* PROBLEM
Keep only the lines where "that" appears.

* RECORDS FOR PROCESSING
^^^^^^^^
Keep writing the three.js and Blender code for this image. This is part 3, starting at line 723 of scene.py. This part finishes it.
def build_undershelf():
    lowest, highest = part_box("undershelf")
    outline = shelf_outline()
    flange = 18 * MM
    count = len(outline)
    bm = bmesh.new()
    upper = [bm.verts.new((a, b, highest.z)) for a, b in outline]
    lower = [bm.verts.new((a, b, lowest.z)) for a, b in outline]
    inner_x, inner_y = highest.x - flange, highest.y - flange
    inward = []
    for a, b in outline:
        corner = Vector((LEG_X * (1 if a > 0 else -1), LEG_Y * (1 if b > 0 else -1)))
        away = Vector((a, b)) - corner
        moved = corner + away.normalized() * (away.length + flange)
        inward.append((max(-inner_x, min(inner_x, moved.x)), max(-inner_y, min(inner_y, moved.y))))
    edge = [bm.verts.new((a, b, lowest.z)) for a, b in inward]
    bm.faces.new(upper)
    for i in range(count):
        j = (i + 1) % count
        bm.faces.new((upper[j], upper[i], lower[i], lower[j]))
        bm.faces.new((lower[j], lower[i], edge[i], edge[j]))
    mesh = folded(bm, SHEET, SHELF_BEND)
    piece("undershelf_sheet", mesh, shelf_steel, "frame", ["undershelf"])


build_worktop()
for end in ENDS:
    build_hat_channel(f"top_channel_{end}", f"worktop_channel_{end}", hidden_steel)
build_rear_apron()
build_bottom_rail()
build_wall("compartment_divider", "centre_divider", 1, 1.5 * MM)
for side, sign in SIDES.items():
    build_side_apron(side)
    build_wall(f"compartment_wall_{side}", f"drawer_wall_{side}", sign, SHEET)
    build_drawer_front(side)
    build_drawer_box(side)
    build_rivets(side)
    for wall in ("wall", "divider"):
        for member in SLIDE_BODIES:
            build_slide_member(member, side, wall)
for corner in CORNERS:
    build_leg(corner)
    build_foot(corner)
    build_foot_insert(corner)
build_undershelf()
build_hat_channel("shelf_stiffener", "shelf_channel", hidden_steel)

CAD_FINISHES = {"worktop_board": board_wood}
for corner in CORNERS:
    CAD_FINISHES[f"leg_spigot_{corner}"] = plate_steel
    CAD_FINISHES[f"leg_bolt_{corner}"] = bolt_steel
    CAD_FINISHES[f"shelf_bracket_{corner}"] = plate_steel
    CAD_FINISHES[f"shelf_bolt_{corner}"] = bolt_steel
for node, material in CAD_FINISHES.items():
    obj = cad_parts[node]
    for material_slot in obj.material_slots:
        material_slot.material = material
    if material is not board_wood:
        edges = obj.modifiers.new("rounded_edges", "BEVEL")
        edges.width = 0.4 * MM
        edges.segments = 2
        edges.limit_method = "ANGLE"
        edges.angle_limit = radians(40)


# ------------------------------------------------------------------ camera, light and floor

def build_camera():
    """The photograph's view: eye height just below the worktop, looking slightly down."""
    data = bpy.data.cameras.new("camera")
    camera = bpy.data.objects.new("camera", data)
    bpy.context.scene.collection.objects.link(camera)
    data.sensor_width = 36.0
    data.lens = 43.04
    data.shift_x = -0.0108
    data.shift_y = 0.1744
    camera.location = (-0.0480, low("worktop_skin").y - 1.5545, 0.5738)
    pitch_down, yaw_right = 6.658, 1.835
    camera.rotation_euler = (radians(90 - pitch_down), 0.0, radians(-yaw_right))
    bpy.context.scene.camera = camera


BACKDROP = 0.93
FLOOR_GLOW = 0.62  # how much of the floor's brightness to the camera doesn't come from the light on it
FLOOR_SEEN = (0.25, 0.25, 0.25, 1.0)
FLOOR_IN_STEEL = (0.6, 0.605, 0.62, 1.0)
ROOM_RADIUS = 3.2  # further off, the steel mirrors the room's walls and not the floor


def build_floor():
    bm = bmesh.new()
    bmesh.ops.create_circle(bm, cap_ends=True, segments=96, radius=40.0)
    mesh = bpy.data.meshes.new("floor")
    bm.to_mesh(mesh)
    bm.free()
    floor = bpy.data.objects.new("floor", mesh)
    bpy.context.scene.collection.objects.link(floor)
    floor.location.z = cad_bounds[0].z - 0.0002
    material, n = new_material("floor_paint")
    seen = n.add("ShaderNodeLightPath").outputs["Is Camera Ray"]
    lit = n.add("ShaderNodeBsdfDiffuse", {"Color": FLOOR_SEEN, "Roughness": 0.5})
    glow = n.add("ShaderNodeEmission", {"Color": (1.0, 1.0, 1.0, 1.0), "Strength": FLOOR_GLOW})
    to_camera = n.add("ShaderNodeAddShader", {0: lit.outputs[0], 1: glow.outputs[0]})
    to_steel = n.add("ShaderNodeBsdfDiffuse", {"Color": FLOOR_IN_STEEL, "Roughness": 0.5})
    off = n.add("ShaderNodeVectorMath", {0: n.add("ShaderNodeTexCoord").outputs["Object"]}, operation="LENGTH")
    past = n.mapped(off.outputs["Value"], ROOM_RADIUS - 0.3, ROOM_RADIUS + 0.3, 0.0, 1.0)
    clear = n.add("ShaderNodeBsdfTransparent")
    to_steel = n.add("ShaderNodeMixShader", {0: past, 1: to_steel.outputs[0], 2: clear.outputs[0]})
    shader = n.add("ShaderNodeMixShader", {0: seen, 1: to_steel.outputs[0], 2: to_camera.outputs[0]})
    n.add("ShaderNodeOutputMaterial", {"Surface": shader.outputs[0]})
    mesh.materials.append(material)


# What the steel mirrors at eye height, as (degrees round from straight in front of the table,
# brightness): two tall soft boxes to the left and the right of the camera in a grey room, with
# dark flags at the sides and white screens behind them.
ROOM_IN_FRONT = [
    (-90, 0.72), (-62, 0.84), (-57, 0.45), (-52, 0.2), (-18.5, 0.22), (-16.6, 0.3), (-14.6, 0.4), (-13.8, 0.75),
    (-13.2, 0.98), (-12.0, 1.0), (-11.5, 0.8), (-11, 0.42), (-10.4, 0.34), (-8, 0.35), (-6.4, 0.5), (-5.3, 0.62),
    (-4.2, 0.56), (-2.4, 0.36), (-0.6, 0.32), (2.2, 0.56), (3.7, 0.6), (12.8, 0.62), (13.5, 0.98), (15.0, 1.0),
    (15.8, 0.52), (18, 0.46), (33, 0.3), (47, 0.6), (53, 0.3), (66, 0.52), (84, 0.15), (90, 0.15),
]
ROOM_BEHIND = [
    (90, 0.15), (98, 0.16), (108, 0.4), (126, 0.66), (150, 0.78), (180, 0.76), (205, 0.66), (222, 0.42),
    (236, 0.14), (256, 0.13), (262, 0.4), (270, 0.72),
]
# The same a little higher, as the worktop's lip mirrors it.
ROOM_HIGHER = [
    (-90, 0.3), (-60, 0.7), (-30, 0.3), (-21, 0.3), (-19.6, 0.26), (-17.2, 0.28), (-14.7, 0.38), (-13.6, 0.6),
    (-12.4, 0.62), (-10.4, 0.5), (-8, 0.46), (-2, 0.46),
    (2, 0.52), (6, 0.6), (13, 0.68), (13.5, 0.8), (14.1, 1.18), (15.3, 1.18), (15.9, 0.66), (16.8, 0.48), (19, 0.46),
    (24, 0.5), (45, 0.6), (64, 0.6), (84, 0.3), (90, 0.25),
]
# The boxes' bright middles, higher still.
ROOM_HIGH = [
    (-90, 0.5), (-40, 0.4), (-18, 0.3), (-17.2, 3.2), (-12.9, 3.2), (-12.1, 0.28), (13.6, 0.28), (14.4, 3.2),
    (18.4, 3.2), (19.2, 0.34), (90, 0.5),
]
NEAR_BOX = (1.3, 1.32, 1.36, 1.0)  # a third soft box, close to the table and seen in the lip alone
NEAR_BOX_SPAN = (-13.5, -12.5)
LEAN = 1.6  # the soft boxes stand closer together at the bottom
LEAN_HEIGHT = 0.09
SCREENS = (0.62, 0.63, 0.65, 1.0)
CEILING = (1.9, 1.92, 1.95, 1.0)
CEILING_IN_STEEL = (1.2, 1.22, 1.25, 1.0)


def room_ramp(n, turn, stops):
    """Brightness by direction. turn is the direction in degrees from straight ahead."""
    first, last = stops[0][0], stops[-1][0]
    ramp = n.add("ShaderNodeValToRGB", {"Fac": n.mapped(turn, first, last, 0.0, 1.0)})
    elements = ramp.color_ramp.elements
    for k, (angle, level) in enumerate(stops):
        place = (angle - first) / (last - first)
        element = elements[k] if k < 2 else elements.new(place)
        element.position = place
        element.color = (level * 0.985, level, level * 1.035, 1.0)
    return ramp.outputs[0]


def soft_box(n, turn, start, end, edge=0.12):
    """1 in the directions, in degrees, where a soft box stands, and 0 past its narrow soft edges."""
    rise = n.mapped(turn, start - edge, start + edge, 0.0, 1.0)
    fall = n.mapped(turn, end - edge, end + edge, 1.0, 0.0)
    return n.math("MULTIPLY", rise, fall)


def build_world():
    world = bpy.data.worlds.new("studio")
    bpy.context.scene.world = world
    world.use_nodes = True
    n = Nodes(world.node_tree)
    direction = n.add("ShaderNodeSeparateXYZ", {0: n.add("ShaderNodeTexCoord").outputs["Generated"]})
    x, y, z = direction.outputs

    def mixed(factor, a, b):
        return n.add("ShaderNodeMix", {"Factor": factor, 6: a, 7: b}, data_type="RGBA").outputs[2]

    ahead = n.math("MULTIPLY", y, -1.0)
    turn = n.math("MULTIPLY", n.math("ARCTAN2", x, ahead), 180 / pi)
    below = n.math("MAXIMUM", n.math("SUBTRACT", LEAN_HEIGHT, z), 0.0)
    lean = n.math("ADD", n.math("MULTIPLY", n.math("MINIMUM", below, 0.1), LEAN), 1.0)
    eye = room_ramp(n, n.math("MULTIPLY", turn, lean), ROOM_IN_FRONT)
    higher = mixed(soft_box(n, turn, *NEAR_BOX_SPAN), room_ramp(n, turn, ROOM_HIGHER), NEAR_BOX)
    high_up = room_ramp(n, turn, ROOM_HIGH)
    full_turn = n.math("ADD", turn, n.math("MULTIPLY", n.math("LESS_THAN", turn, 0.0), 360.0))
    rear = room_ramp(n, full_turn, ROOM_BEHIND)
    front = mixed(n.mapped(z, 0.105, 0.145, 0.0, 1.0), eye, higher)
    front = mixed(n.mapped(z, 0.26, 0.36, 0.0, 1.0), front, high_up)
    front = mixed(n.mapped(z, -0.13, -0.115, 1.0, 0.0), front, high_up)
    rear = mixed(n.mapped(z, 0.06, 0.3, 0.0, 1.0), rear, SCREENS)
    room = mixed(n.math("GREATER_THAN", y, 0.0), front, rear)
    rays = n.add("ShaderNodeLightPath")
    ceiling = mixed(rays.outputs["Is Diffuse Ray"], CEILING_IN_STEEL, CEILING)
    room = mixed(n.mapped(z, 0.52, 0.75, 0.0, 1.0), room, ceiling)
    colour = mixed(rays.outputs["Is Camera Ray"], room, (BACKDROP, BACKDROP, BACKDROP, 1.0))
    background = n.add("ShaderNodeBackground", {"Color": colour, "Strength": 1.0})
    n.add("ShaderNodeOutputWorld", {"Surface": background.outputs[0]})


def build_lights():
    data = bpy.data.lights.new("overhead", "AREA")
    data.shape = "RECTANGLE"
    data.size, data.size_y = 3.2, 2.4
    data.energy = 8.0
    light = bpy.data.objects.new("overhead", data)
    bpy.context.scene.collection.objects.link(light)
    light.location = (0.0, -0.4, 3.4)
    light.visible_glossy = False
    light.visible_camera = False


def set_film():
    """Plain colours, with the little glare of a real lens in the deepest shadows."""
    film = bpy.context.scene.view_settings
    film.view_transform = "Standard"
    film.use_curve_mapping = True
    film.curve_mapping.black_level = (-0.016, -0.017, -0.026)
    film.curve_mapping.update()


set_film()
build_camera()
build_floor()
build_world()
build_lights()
^^^^^^^^
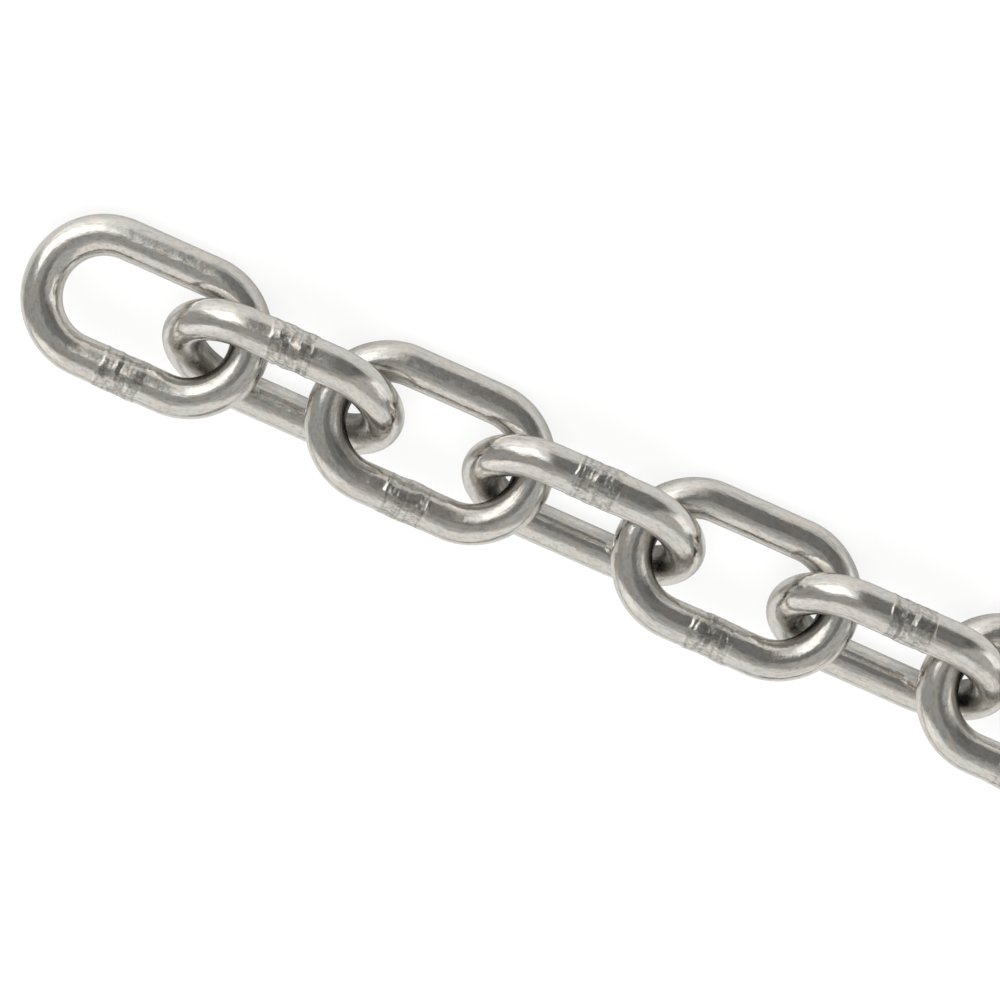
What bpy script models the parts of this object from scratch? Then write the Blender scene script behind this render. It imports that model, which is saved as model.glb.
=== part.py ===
^^^^^^^^
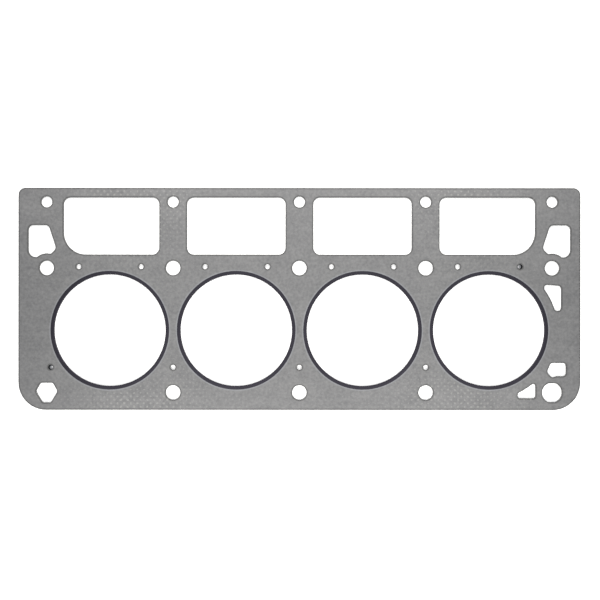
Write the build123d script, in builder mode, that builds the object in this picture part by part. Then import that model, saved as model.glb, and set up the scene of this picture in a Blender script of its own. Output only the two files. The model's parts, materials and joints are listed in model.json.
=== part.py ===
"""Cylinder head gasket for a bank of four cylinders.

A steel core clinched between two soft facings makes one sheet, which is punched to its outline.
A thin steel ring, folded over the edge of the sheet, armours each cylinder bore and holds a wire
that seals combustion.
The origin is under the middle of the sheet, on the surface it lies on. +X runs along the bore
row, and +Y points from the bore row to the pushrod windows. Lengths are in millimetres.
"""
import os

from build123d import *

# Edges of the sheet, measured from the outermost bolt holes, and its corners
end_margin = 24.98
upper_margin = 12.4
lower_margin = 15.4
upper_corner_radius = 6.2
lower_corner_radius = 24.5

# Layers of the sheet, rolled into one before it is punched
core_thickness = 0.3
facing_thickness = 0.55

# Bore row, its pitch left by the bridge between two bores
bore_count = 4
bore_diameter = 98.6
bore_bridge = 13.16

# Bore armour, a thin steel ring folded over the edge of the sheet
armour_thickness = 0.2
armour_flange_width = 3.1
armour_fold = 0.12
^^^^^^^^
* OUTPUT
What bpy script models the parts of this object from scratch? Then write the Blender scene script behind this render. It imports that model, which is saved as model.glb.
Write the build123d script, in builder mode, that builds the object in this picture part by part. Then import that model, saved as model.glb, and set up the scene of this picture in a Blender script of its own. Output only the two files. The model's parts, materials and joints are listed in model.json.
that seals combustion.